Piano et guitare prédominent, avec aux manettes Aaron Dessner (The National) et de Jack Antonoff (des Bleachers). Tout est fait à distance. L’inspiration de Taylor Swift explore de nouveaux thèmes dont le plus marquant est sans doute l’empathie, et le processus de création de l’album est étonnamment prolifique d’après les collaborateurs de la star. Se disant inspirée par Dylan (époque Freewheelin’) elle raconte des histoires avec des personnages autres qu’elle-même (un meurtrier, une fillette de sept ans avec un ami traumatisé, une vieille veuve rejetée, des alcooliques en convalescence, un triangle amoureux de personnages qui racontent une histoire à différents moments de leur vie), ce qui ouvre la porte à des chansons évoquant nostalgie, contemplation et romantisme, mais aussi dépression et dépendance.

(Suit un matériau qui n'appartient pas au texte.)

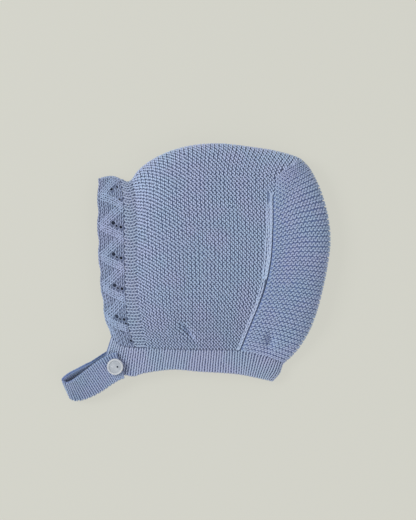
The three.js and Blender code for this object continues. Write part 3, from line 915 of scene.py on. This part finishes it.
def selvedge_chain(inset, low, high, far, spread):
    """A chain at an inset from the side seam. Its upper end sinks into the garter stitch."""
    places = np.linspace(low, high, SELVEDGE_SPANS + 1)
    if far:
        places = 1 - places
    line = spots(1 - inset(places) / main_width(places), places)
    parts = []
    for start, end, share in zip(line[:-1], line[1:], np.linspace(0, 1, SELVEDGE_SPANS)):
        top = 0.62 - 0.8 * smoothstep(share, 0.8, 1.0)
        parts.append(chains(main_map, [start], [end], spread=spread, top=top, **SELVEDGE_GAUGE))
    return sum(parts[1:], parts[0])


selvedge = [selvedge_chain(selvedge_inset, 0.003, SELVEDGE_TOP, far, 0.72) for far in (False, True)]
selvedge += [selvedge_chain(inner_inset, 0.18, SELVEDGE_TOP, far, 0.45) for far in (False, True)]
# The selvedge wears the lighter copy of the yarn, a painted highlight on its raised chains.
main_selvedge = sum(selvedge[1:], selvedge[0]).piece("main_selvedge", "garter_knit", selvedge_yarn_painted_highlight)

# %% [markdown]
# ## Lace
# The face edge is openwork on a ground of chains that run along the edge. Over them two narrow chains,
# side by side, run in a zigzag from the edge to the rib and back. Three eyelets lie in a slanting row
# where the zigzag opens to the rib, one small one where it closes there, and a few odd ones at the ends.
# They could be dark spots, but then nothing shows through: a boolean cuts real holes in the ground, and
# the chains stop short of them. The pattern leans a little against the net.


# %% Spots in the lace
REPEATS = REPEAT["first"] + REPEAT["pitch"] * np.arange(REPEAT["count"])
HALF_REPEAT = REPEAT["pitch"] / 2
FAR_SHIFT = REPEAT["pitch"] / 4
LEAN, LEAN_LOSS = 0.082, 0.05
CLOSED_EYELET = (0.67, 1.6)  # share across the lace, diameter
OPEN_EYELETS = [(0.60, 0.0, 2.7), (0.72, -0.022, 1.6), (0.87, -0.032, 2.1)]  # across, shift along, diameter
ODD_EYELETS = [
    (0.55, 0.925, 2.4), (0.79, 0.944, 2.0), (0.84, 0.87, 1.6), (0.92, 0.15, 1.6), (0.93, 0.045, 2.0),
]  # across, share along, diameter


def lace_length_table():
    turn = np.linspace(1, 0, FINE)
    line = lift(lace_net(np.full_like(turn, 0.5)[None], (1 - turn**2)[None]), True, LACE_WALL)[0]
    walked = walk(line)
    return 1 - turn**2, walked / walked[-1] / 2


lace_table = lace_length_table()


def lace_spot(across, repeat_share, far=False):
    """Map shares of a spot given across the lace and along its pattern."""
    share = repeat_share + across * (LEAN - LEAN_LOSS * repeat_share)
    along = np.interp(share, *lace_table)
    return across, 1 - along if far else along


def eyelets(far):
    """Each eyelet's place in the map and its diameter; none at the ends or on the fold."""
    found = []
    for corner in REPEATS + FAR_SHIFT * far:
        found.append((*lace_spot(CLOSED_EYELET[0], corner, far), CLOSED_EYELET[1]))
        if corner < REPEATS[-1]:
            found += [(*lace_spot(across, corner + HALF_REPEAT + shift, far), width)
                      for across, shift, width in OPEN_EYELETS]
    for across, share, width in ODD_EYELETS:
        along = np.interp(share - 0.03 * far, *lace_table)
        found.append((across, 1 - along if far else along, width))
    return [spot for spot in found if 0.02 < spot[1] < 0.98 and not 0.492 < spot[1] < 0.508]


holes = eyelets(False) + eyelets(True)
print(len(holes), "eyelets")

# %% Cut the eyelets through the lace's ground
lace_cloth = sheet_skin(lace_map, 32, 320, *GROUND["lace"]).piece(
    "lace_cloth", "lace_knit", lace_yarn, "lace_trim")
punches = []
for across, along, width in holes:
    ends, out = lace_map.at(np.full(2, across), np.full(2, along), np.array([-2.0, 1.5]))
    aside = np.cross(out, [0.0, 0.0, 1.0] if abs(out[0, 2]) < 0.7 else [0.0, 1.0, 0.0])
    punches.append(tubes(ends[None], aside[None], width / 2, 0.0, 12))
punch = sum(punches[1:], punches[0]).piece("eyelet_punch", "lace_knit", lace_yarn)
cut = lace_cloth.modifiers.new("eyelets", "BOOLEAN")
cut.operation, cut.solver, cut.object = "DIFFERENCE", "EXACT", punch
with bpy.context.temp_override(object=lace_cloth):
    bpy.ops.object.modifier_apply(modifier="eyelets")
bpy.data.objects.remove(punch)
print("lace ground of", len(lace_cloth.data.polygons), "faces")


# %% Arms, ground chains and rims of the lace
SHORTEST_CHAIN, KEEP_OFF, LOOK_EVERY = 1.6, 0.6, 0.25
ARM_GAUGE = {"stitch": 2.1, "spread": 0.66, "top": 0.55, "yarn": 0.8, "steps": 5, "lean": 0.15}
ARM_OFFSET, ARM_FOOT, ARM_HEAD = 1.35, 0.12, 0.93
FILLING_GAUGE = {"stitch": 2.5, "spread": 0.82, "top": 0.45, "yarn": 0.85, "steps": 5, "sides": 5,
                 "lean": 0.55}
RIM_RADIUS, RIM_RISE, RIM_GAP = 0.3, 0.15, 0.2


def clear_of_holes(start, end):
    """The stretches of a line in the map that keep off the eyelets, without the shortest."""
    size = np.array(lace_map.size)
    steps = np.linspace(0, 1, max(2, round(math.dist(start * size, end * size) / LOOK_EVERY)))[:, None]
    line = (start * (1 - steps) + end * steps) * size
    free = np.ones(len(line), bool)
    for across, along, width in holes:
        free &= np.linalg.norm(line - np.array([across, along]) * size, axis=1) > width / 2 + KEEP_OFF
    edges = np.flatnonzero(np.diff(np.concatenate([[0], free.astype(int), [0]])))
    parts = [(line[i] / size, line[j - 1] / size) for i, j in zip(edges[::2], edges[1::2])]
    return [part for part in parts if math.dist(part[0] * size, part[1] * size) > SHORTEST_CHAIN]


def lace_arms(far):
    """Middle lines of the zigzag's arms."""
    arms = []
    for corner in np.append(REPEATS, REPEATS[-1] + REPEAT["pitch"]) + FAR_SHIFT * far:
        for hand in (-1, 1):
            foot = lace_spot(ARM_FOOT, corner + hand * HALF_REPEAT, far)
            arms.append((foot, lace_spot(ARM_HEAD, corner, far)))
    return [arm for arm in arms if all(0.004 < spot[1] < 0.996 for spot in arm)]


def beside(lines, offset):
    """Lines moved sideways in the map by an offset."""
    size = np.array(lace_map.size)
    moved = []
    for start, end in lines:
        run = (np.array(end) - start) * size
        square = np.array([-run[1], run[0]]) / np.linalg.norm(run) * offset / size
        moved.append((start + square, end + square))
    return moved


def laid_chains(lines, gauge):
    return chains(lace_map, [line[0] for line in lines], [line[1] for line in lines], **gauge)


arms = lace_arms(False) + lace_arms(True)
arm_chains = [laid_chains(beside(arms, offset), ARM_GAUGE) for offset in (-ARM_OFFSET, ARM_OFFSET)]
lace_arm_stitches = (arm_chains[0] + arm_chains[1]).piece("lace_arm_stitches", "lace_knit", lace_yarn)
ground_lines = [part for across in middles(6, 0.0, 0.99)
                for part in clear_of_holes(np.array([across, 0.003]), np.array([across, 0.997]))]
lace_filling = laid_chains(ground_lines, FILLING_GAUGE).piece("lace_filling", "lace_knit", lace_yarn)
turn = np.linspace(0, 2 * np.pi, 11)
rim_lines = []
for across, along, width in holes:
    reach = (width / 2 + RIM_GAP) / np.array(lace_map.size)
    rim_lines.append(np.stack([across + reach[0] * np.cos(turn), along + reach[1] * np.sin(turn)], -1))
rim_lines = np.array(rim_lines)
rim_rise = np.full(rim_lines.shape[:2], RIM_RISE)
rim_points, rim_out = lace_map.at(rim_lines[..., 0], rim_lines[..., 1], rim_rise)
lace_rims = tubes(rim_points, rim_out, RIM_RADIUS, rim_rise).piece(
    "lace_eyelet_rims", "lace_knit", lace_yarn)
print(len(arms), "arms and", len(ground_lines), "ground chains in the lace")

# %% [markdown]
# ## Button and thread
# The button's shape in the model is right as it is, so it keeps its own mesh and only gets a better
# finish: a pearly plastic with a clear coat, whose clouds come from a large noise, and a painted highlight
# that lightens it towards the rim. Only one of its two holes stays open: a squashed ball of the same
# plastic, shaped in edit mode, plugs the other.

# %% Pearl and thread
BUTTON_TOP = button_high.z
HOLE_OFFSET = 1.6
PLUG_RADIUS, PLUG_DEPTH, PLUG_FLATNESS = 0.0008, 0.0009, 0.4  # two in metres
RIM_INSIDE, RIM_OUTSIDE = 0.0041, 0.0052  # metres from the button's middle
pearl = Finish("pearl")
clouds = pearl.noise(260.0, 3.0).between(0.3, 0.7)
face = pearl.mix(clouds, linear(170, 177, 186), linear(192, 197, 205))
centre = (*((button_low + button_high) / 2).xy, BUTTON_TOP)
reach = pearl.node("ShaderNodeVectorMath", {"operation": "DISTANCE"},
                   {0: pearl.node("ShaderNodeTexCoord", output="Object"), 1: centre}, output="Value")
# Painted highlight: the pearl is lightened towards its rim, for the raised rim catching the light, and the
# dished face inside stays darker as painted shade.
rim = reach.between(RIM_INSIDE, RIM_OUTSIDE)
pearl_finish = pearl.shine({
    "Base Color": pearl.mix(rim, face, linear(216, 219, 224)),
    "Roughness": 0.32, "Coat Weight": 0.5, "Coat Roughness": 0.15,
})
bpy.ops.mesh.primitive_uv_sphere_add(segments=20, ring_count=12, radius=PLUG_RADIUS)
plug = bpy.context.active_object
plug.name = "button_hole_plug"
bpy.ops.object.mode_set(mode="EDIT")
bpy.ops.mesh.select_all(action="SELECT")
bpy.ops.transform.resize(value=(1, 1, PLUG_FLATNESS))
bpy.ops.transform.translate(value=(centre[0] - HOLE_OFFSET * MM, centre[1], BUTTON_TOP - PLUG_DEPTH))
bpy.ops.object.mode_set(mode="OBJECT")
plug.data.materials.append(pearl_finish)
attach(plug, "root")
thread_finish = yarn_finish("sewing_thread", 150, 160, 186)
for piece in bpy.data.objects:
    if piece.type == "MESH" and piece.get("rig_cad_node") in ("button", "button_thread"):
        finish = pearl_finish if piece["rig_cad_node"] == "button" else thread_finish
        for slot in piece.material_slots:
            slot.material = finish
        print(piece.name, "gets", finish.name)

# %% [markdown]
# ## What each piece of cloth is
# The size of the flat piece that the knitter casts off is worked out for each sheet from its map and
# printed.

# %% Sizes of the flat pieces
def declare(piece, cloth_map):
    """Each map is its panel's middle surface, so its mean sides and its area are the flat piece's. A
    declared side may not be under 10 mm, so the front rib, 8.3 mm wide, is declared 10 mm wide."""
    width, length = (max(side, cloth_map.area() / other, 10.0) for side, other in
                     (cloth_map.size, cloth_map.size[::-1]))
    cloth_map.area() * MM**2
    print(piece.name, round(width, 1), "x", round(length, 1), "mm,", round(cloth_map.area()), "mm2")


declare(main_cloth, main_map)
declare(back_cloth, back_map)
declare(rib_cloth, front_rib_map)
declare(band_cloth, band_map)
declare(strap_cloth, strap_map)
declare(lace_cloth, lace_map)

# %% Sizes and counts
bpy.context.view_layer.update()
counts = {}
for piece in bpy.data.objects:
    if piece.type == "MESH" and "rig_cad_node" not in piece:
        counts[piece.name] = sum(len(face.vertices) - 2 for face in piece.data.polygons)
print("triangles:", counts, "in all", sum(counts.values()))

D’autre part, Taylor Swift se libère des préoccupations qui sont la règle habituelle dans ses créations : les questions comme "Comment cette chanson sonnera-t-elle dans un stade ? Comment cette chanson sonnera-t-elle à la radio ? » sont enfin oubliées le temps de cette parenthèse « Folklore », album authentique. A ce titre, Aaron Dessner dira : "il y a une humanité, une chaleur et une émotion brute palpables dans ces chansons. J'espère que vous les aimerez et qu’elles vous réconforteront autant que moi."
Devant l’accueil positivement unanime de cet album, Taylor Swift en sortira d’ailleurs un autre dans la même veine (« Evermore ») et n’oubliera jamais d’inclure un moment « cabane au fond des bois » dans ses concerts ultérieurs.
Si l’album original « Folklore » est excellent, on peut lui reprocher un son très « produit » (« chamber pop » « dream pop » diront certains). Or, dès que le confinement prend fin, Taylor Swift a l’idée de réenregistrer live en studio toutes les chansons de « Folklore » (devant les caméras mais sans public).
Et là, c’est un petit miracle : la magie opère dans cette nouvelle version « Long Pond Studio Sessions » dépouillée, intime (seulement 3 musiciens) qui sonne bien plus « roots ». Face à la chanteuse, vêtue d’une immense chemise à carreaux, souriante, sereine, décontractée, on a envie de dire « Chapeau (Stetson) l’artiste ! ».